To start, I didn’t learn anything in my first 20 years. OK, I did learn some things, but many of those needed unlearning over the coming decades.

I listened to stories and — much later — became a good story-teller, to which my children will attest. I had to get over the awful stories I imbibed in order to tell my own. Mom’s stories were tragic, a snapshot of her childhood unhappiness as Jeanette Fabian: the misery of her starvation due to poverty, tuberculosis due to starvation, and the Great Depression driving it all. From these I learned fear of what might (and would, in her estimation) go wrong. Much time passed before I recognized many things were already going right for me; and I could improve still more if I took hold of the chances before me and deafened myself to the footsteps of disaster at my back.

My father, Milt Stein, told funny tales he made up out of nothing. Dad and I were co-hosts in an imaginary radio program of his invention when I was tiny. The “broadcast” was called the Jedna Chennai Peanut Show, named after two Polish language newspapers he sold on Chicago streets as an 11-year-old; and, I imagine, I was the “peanut,” an edible he loved to the end of his days. Real peanuts and me, I mean.

The major stories of dad’s life had to do with acts of self-assertion, something he didn’t always do, but made a difference when he did. The tales were told and retold. For example, he took a course in wood shop in high school, requiring him to make things with saws, planes, and other tools. He was poor at this, but did manage to build a shield, one of the items the instructor said was enough to pass the course.

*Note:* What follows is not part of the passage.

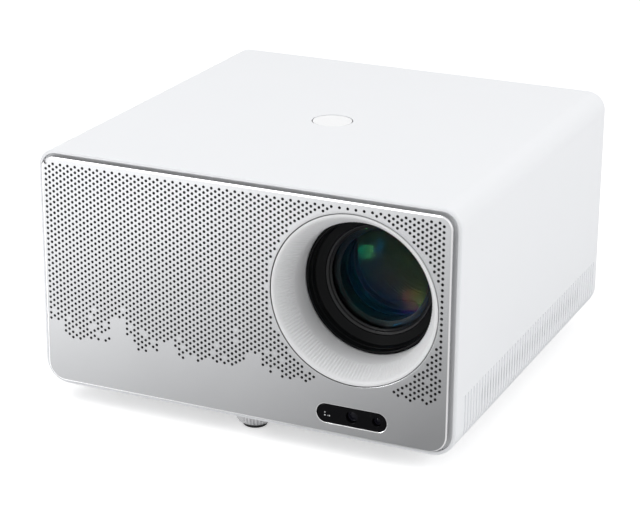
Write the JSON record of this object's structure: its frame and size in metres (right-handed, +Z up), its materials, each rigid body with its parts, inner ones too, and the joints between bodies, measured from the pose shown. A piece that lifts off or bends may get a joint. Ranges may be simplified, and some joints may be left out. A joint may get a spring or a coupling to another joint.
{
  "type": "video projector",
  "caption": "Compact video projector: rounded white sleeve, perforated metal front, deep ribbed lens hood, side air slots, flush top button and a screw foot at the front.",
  "frame": {"origin": "on the table, under the middle of the case and panel", "axes": "+X to the lens side (the right as seen from the front), -Y out of the lens, +Z up"},
  "size_m": [0.238, 0.236, 0.1416],
  "materials": {
    "white_shell": "smooth matte white, faintly cool",
    "hood_plastic": "smooth matte white with fine radial ribs on its cone",
    "button_plastic": "smooth matte white",
    "front_metal": "fine-grained satin sheet with a polished chamfer",
    "frame_plastic": "dull black",
    "window_plastic": "polished black",
    "sensor_glass": "dark coated lens",
    "circuit_board": "green solder mask",
    "inner_plastic": "plain moulded black",
    "speaker_plastic": "black cabinet with a soft cone",
    "fan_plastic": "plain moulded black",
    "wheel_metal": "pale satin, fluted",
    "foot_rubber": "dull black",
    "brass": "turned",
    "steel": "plain",
    "port_metal": "pressed sheet",
    "barrel_plastic": "satin black with turned steps",
    "ring_plastic": "satin black",
    "lens_glass": "coated glass with green and violet reflections",
    "fresnel_plastic": "clear moulded sheet",
    "cast_metal": "cast",
    "sink_metal": "plain extruded"
  },
  "bodies": {
    "case": {"sleeve": "white_shell", "base_cover": "white_shell", "rear_cover": "white_shell", "lens_hood": "hood_plastic", "front_panel": "front_metal", "front_frame": "frame_plastic", "sensor_window": "window_plastic", "sensor_board": "circuit_board", "camera_lens": "sensor_glass", "distance_sensor": "sensor_glass", "button_holder": "inner_plastic", "button_switch": "inner_plastic", "foot_bush": "brass", "tripod_insert": "brass", "rear_foot_left": "foot_rubber", "rear_foot_right": "foot_rubber", "lens_mount": "cast_metal", "optical_engine": "inner_plastic", "front_fresnel": "fresnel_plastic", "rear_fresnel": "fresnel_plastic", "lcd_panel": "inner_plastic", "led_module": "sink_metal", "heat_sink": "sink_metal", "focus_motor": "steel", "exhaust_fan_frame": "inner_plastic", "intake_fan_frame": "inner_plastic", "main_board": "circuit_board", "power_supply": "circuit_board", "hdmi_port_1": "port_metal", "hdmi_port_2": "port_metal", "usb_port_1": "port_metal", "usb_port_2": "port_metal", "audio_jack": "inner_plastic", "mains_inlet": "inner_plastic", "speaker_left": "speaker_plastic", "speaker_right": "speaker_plastic", "base_screw_1": "steel", "rear_screw_1": "steel", "base_screw_2": "steel", "rear_screw_2": "steel", "base_screw_3": "steel", "rear_screw_3": "steel", "base_screw_4": "steel", "rear_screw_4": "steel"},
    "button": {"power_button": "button_plastic"},
    "lens_group": {"lens_barrel": "barrel_plastic", "retaining_ring": "ring_plastic", "front_lens": "lens_glass", "rear_lens": "lens_glass", "focus_nut": "inner_plastic"},
    "focus_screw": {"focus_screw": "brass"},
    "foot_pad": {"foot_pad": "foot_rubber"},
    "foot_wheel": {"foot_wheel": "wheel_metal"},
    "exhaust_rotor": {"exhaust_fan_rotor": "fan_plastic"},
    "intake_rotor": {"intake_fan_rotor": "fan_plastic"}
  },
  "joints": [
    {"name": "button_press", "type": "slide", "parent": "case", "child": "button", "axis": [0, 0, -1], "range_m": [0, 0.001], "stiffness_N_per_m": 800, "springref_m": -0.0005},
    {"name": "focus_travel", "type": "slide", "parent": "case", "child": "lens_group", "axis": [0, 1, 0], "range_m": [-0.003, 0.003]},
    {"name": "focus_screw_turn", "type": "hinge", "parent": "case", "child": "focus_screw", "pos_m": [0.02639, -0.0703, 0.05549], "axis": [0, 1, 0], "range_deg": [-1200, 1200]},
    {"name": "foot_lift", "type": "slide", "parent": "case", "child": "foot_pad", "axis": [0, 0, -1], "range_m": [0, 0.01]},
    {"name": "foot_wheel_turn", "type": "hinge", "parent": "foot_pad", "child": "foot_wheel", "pos_m": [0, -0.0995, 0.0055], "axis": [0, 0, -1], "range_deg": [-200, 2600]},
    {"name": "exhaust_fan_spin", "type": "hinge", "parent": "case", "child": "exhaust_rotor", "pos_m": [0.0634, 0.1047, 0.0865], "axis": [0, 1, 0], "continuous": true},
    {"name": "intake_fan_spin", "type": "hinge", "parent": "case", "child": "intake_rotor", "pos_m": [0.0634, 0, 0.0177], "axis": [0, 0, 1], "continuous": true}
  ],
  "couplings": [
    {"joint": "focus_screw_turn", "follows": "focus_travel", "rad_per_m": -6283.2},
    {"joint": "foot_wheel_turn", "follows": "foot_lift", "rad_per_m": 4188.8}
  ]
}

Somehow he failed. Undeterred, Milt reminded the teacher of his statement about the requirements to get a passing mark. The instructor grudgingly changed dad’s grade to that of a “conditional” pass: if he completed the next course in the sequence with an acceptable mark, dad would be awarded the lowest possible “pass” in the one just finished, thanks to his barely adequate shield. It didn’t occur to me then, but there was a message within the oft-told anecdote: to stand up for yourself and keep plugging. In other words, not mom’s prediction of impending disaster: in effect, that a brick will inevitably fall on your head if you walk beside tall buildings.

My mother was trying to protect me from repeating the trauma of her own life, but succeeded only in terrifying me. How difficult for a parent to grasp the world has changed — the world of their child is not the world of their childhood. I spent 20 years and parts of several more living in the shadow of Jeanette Fabian’s catastrophic youth. Sometime later the sunlight conveyed indirectly by my father broke through the threatening clouds called “your future.” Dad’s “shield,” quite real in my imagination, might be used to push through the everyday battles of life. I needed only to decode his obscure message: the advice to stand up and keep plugging; the advice I don’t think he realized he conveyed, but awaited my discovery nonetheless.

LESSON: You are going to grow up with stories; the things said and those unsaid, like pieces of a puzzle; the anecdotes of your parents and perhaps your grandparents, and some composite version of all the tales you hear as they collide with each other and form a “family” story. You will also fashion a tale from the lived experience of your own existence. NONE OF THESE STORIES IS TRUE! They represent, instead, one of many possible ways to make sense of life in general and the specifics of our time on the planet, in particular. DON’T BELIEVE ANY OF THEM. DON’T IDENTIFY TOO CLOSELY WITH ANY OF THEM. Your relatives’ stories are not yours. You can’t relive them, even if that were a good idea.

As far as your narrative is concerned, you are in the middle of it now. Your story is malleable, like bronze in the hands of a metal sculptor. The creation is a work of imagination and slant, giving you lots of room to experiment — to change its shape. The architecture isn’t frozen until you live it. Indeed, not even then, as you reinterpret the events. You can be the guy who didn’t pass his wood shop course cleanly or the one who persuaded the teacher to do the right thing.

Change your story and you will change your life, your life satisfaction, and the lives of those around you. Think you will crash and burn, and you cut the chances of prosperity. Believe you are as good as your press releases, a self-made person who never benefited from any luck or help from others, and you will be full of hot air and look down on those around you. Every one of us must change our story as we walk through time — refining, redefining, recreating; and making the best of what we have learned from others, all we’ve experienced, heaps of our successes, and a dash of suffering.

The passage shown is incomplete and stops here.